12– le degré de débordement théorique : souvent, la description de ces œuvres fictives quitte la logique narrative pour verser dans la critique d’art, dans des développements théoriques sur l’histoire de l’art. À travers l’étude de ces nombreux chef-d’œuvre inconnus se joue ainsi une petite histoire de l’art et se rejouent certaines querelles de l’histoire de l’art, passées ou contemporaines. C’est bien ce qu’étudie Aude Jeannerod dans son article, en montrant combien la nouvelle de Duranty rend poreuse la frontière entre fiction et critique.

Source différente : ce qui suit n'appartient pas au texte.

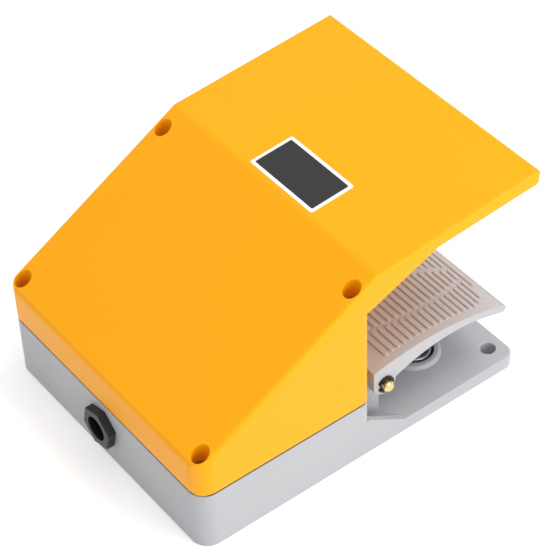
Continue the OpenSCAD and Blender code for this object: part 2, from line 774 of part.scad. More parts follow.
module rod_wiper() color([0.12, 0.12, 0.12]) translate([0, 0, rod_z]) difference() {
  along_y(wiper_r, wiper_t - 2 * slack, y_box - guide_flange_t);
  along_y(rod_r + run_gap, wiper_t + 2, y_box - guide_flange_t - 1);
}

// ---- Switch -------------------------------------------------------------------------------------

module switch_bracket() color([0.74, 0.74, 0.72]) difference() {
  translate([-bracket_w / 2, y_case + 1, z_case - bracket_t]) cube([bracket_w, case_d - 2, bracket_t]);
  for (s = [-1, 1]) {
    translate([s * bracket_screw_x, case_hole_y, 0]) cylinder(r = case_screw_r + 0.2, h = base_h);
    translate([s * case_hole_gap / 2, case_hole_y, 0]) cylinder(r = case_screw_r + run_gap, h = base_h);
  }
}

module bracket_screws() color([0.7, 0.7, 0.68]) for (s = [-1, 1])
  translate([s * bracket_screw_x, case_hole_y, z_case])
    pan_screw(case_screw_r, z_case - floor_t - 2, 1.8 * case_screw_r, 2.4, 0.8);

// Moulded case with its plunger collar and a step for the terminals
module switch_case() color([0.13, 0.12, 0.12]) translate([0, 0, rod_z]) difference() {
  union() {
    translate([-case_l / 2, y_case, -case_h / 2]) cube([case_l, case_d - terminal_in, case_h]);
    translate([-case_l / 2, y_case, -case_h / 2]) cube([case_l, case_d, case_h / 2]);
    along_y(plunger_r + 1.5, 1, y_case - 1);
  }
  along_y(plunger_r + run_gap, rod_travel + 4, y_case - 2);
  for (s = [-1, 1]) translate([s * case_hole_gap / 2, case_hole_y, -case_h])
    cylinder(r = case_screw_r + run_gap, h = 2 * case_h);
}

module switch_plunger() color([0.75, 0.2, 0.15]) translate([0, 0, rod_z])
  along_y(plunger_r, plunger_out + 1.5 - touch_gap, y_plunger);

module switch_screws() color([0.7, 0.7, 0.68]) for (s = [-1, 1])
  translate([s * case_hole_gap / 2, case_hole_y, rod_z + case_h / 2])
    pan_screw(case_screw_r, case_h + bracket_t, 1.8 * case_screw_r, 2.4, 0.8);

// Three brass terminal strips that lie on the case's step
module switch_terminals() color([0.82, 0.68, 0.35]) for (s = [-1, 0, 1])
  translate([s * terminal_gap, y_case + case_d - terminal_in, rod_z]) difference() {
    translate([-terminal_w / 2, 0, 0]) cube([terminal_w, terminal_l, terminal_t]);
    translate([0, terminal_l - terminal_w / 2, -1])
      cylinder(r = terminal_screw_r + 0.1, h = terminal_t + 2);
  }

module terminal_screws() color([0.78, 0.78, 0.75]) for (s = [-1, 0, 1])
  translate([s * terminal_gap, y_case + case_d - terminal_in, rod_z + terminal_t])
    translate([0, terminal_l - terminal_w / 2, 0])
      pan_screw(terminal_screw_r, terminal_t + terminal_in / 2, terminal_head_r, terminal_head_h, 0.7);

// ---- Cable entry and earth ----------------------------------------------------------------------

// Hollow hexagonal nut that screws into the back wall
module gland_nut() color([0.16, 0.16, 0.17]) translate([0, y_back, entry_z]) rotate([-90, 0, 0])
  difference() {
    union() {
      intersection() {
        rotate(gland_turn) hexagon(gland_af, gland_out);
        cylinder(r1 = gland_af * 0.72, r2 = gland_af * 0.72 - gland_out * 0.72, h = gland_out * 1.6);
      }
      translate([0, 0, -gland_l]) cylinder(r = gland_r, h = gland_l + slack);
    }
    cylinder(r = cable_r, h = gland_out + 2);
    translate([0, 0, -gland_l - 1]) cylinder(r = gland_r - sleeve_t, h = gland_l + 1);
  }

module gland_washer() color([0.7, 0.7, 0.68]) translate([0, y_gland_end - entry_washer_t, entry_z])
  rotate([-90, 0, 0]) ring(gland_r, cable_r + 0.4, entry_washer_t);

module gland_seal() color([0.1, 0.1, 0.1]) translate([0, y_gland_end - entry_washer_t - seal_t, entry_z])
  rotate([-90, 0, 0]) ring(gland_r, cable_r + 0.2, seal_t);

module earth_washer() color([0.8, 0.68, 0.35]) translate([-earth_x, earth_y, earth_z])
  ring(head_r + 0.5, screw_r + 0.2, washer_t);

module earth_screw() color([0.8, 0.68, 0.35]) translate([-earth_x, earth_y, earth_z + washer_t])
  pan_screw(screw_r, earth_z + washer_t - floor_t - 1, head_r, head_h, 1);

// ---- Output -------------------------------------------------------------------------------------

base_housing();
top_cover();
cover_gasket();
cover_screws_back();
cover_screws_front();
cover_washers();
treadle();
pivot_pin();
retaining_clips();
pivot_spacers();
return_spring_left();
return_spring_right();
adjusting_screw();
adjusting_locknut();
push_rod();
rod_circlip();
rod_guide();
rod_guide_nut();
rod_wiper();
switch_bracket();
bracket_screws();
switch_case();
switch_plunger();
switch_screws();
switch_terminals();
terminal_screws();
gland_nut();
gland_washer();
gland_seal();
earth_screw();
earth_washer();
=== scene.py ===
import math

import bmesh
import bpy
from mathutils import Matrix, Vector


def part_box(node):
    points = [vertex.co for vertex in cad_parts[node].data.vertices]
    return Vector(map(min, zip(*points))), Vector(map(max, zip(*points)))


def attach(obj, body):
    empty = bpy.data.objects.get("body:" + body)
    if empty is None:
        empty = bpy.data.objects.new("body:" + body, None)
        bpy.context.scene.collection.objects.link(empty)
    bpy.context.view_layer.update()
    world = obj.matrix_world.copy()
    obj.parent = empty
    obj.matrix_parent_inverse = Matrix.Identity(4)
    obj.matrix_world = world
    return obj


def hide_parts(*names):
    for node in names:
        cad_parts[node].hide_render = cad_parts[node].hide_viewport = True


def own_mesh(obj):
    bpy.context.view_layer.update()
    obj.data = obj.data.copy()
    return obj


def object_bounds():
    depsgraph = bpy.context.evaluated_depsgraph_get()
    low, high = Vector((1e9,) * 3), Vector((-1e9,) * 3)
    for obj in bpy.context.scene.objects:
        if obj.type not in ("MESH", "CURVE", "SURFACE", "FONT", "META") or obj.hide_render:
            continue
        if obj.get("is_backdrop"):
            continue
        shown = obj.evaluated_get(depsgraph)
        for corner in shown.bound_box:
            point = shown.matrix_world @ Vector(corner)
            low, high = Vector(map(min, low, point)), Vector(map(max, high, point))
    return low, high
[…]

13– le degré de rayonnement : une œuvre fictive, et qui plus inconnue dans la fiction, peut-elle inspirer des œuvres réelles ? Qu’est-ce qu’une œuvre fictive peut inspirer dans la réalité ? Dans cette perspective, le cas du Livre de Mallarmé étudié par Sébastien Wit nous permet d’envisager l’héritage artistique d’un livre imaginaire devenu un objet construit a posteriori par les multiples élans herméneutiques qui ont tenté de comprendre et de décrypter le Livre. Sébastien Wit montre ainsi comment le Livre est une construction critique qui part de Mallarmé, et s'étend à Valéry, Mondor, Scherer pour la partie philologique, mais qui passe également par Julia Kristeva, Jacques Derrida, Umberto Eco pour la partie philosophico-critique. Pensons également à des cas où des pièces musicales ont été inspirées par des mélodies fictives, comme le Poème pour violon et orchestre opus 25 d’Ernest Chausson, inspirée de la nouvelle Le chant de l’amour triomphant d’Ivan Tourgueniev.